Frequently Asked Questions
What does Citizens Financial Group do?
Citizens Financial Group is a regional bank holding company based in Providence, Rhode Island. Through Citizens Bank it offers consumer banking (deposits, mortgages, home equity, auto, education refinancing, and cards) and commercial banking (corporate lending, capital markets, treasury management, and advisory), plus a growing private bank and wealth business across the Northeast, Mid-Atlantic, and Midwest.
How does Citizens Financial Group make money?
Most of its earnings come from net interest income, the spread between interest earned on loans and securities and interest paid on deposits and borrowings. The rest comes from noninterest fee income such as card and service fees, mortgage banking, capital markets, and wealth management. Profitability is shaped by the net interest margin, loan and deposit growth, credit costs, and the efficiency ratio.
What should I watch in CFG's SEC filings?
Focus on the net interest margin and rate sensitivity, the provision for credit losses and allowance (with attention to commercial real estate and office exposure), deposit trends and uninsured deposit levels, the CET1 capital ratio and stress-test results, and segment results for Consumer and Commercial Banking.
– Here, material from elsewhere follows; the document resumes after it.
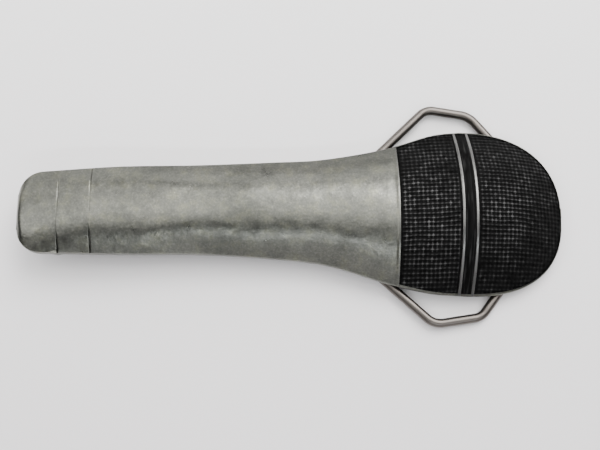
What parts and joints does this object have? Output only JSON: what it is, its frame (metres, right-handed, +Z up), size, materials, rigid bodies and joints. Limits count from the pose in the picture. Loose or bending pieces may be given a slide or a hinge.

The MD&A and credit-quality tables in the 10-K and 10-Q are the most useful sections.
What are the biggest risks for Citizens Financial Group?
Key risks include interest-rate and margin pressure, credit losses and commercial real estate concentration, deposit and liquidity stability following the 2023 regional-bank turmoil, evolving bank regulation and capital requirements, economic cyclicality, intense competition from larger banks and fintechs, and execution risk on its Private Bank build-out and acquisitions.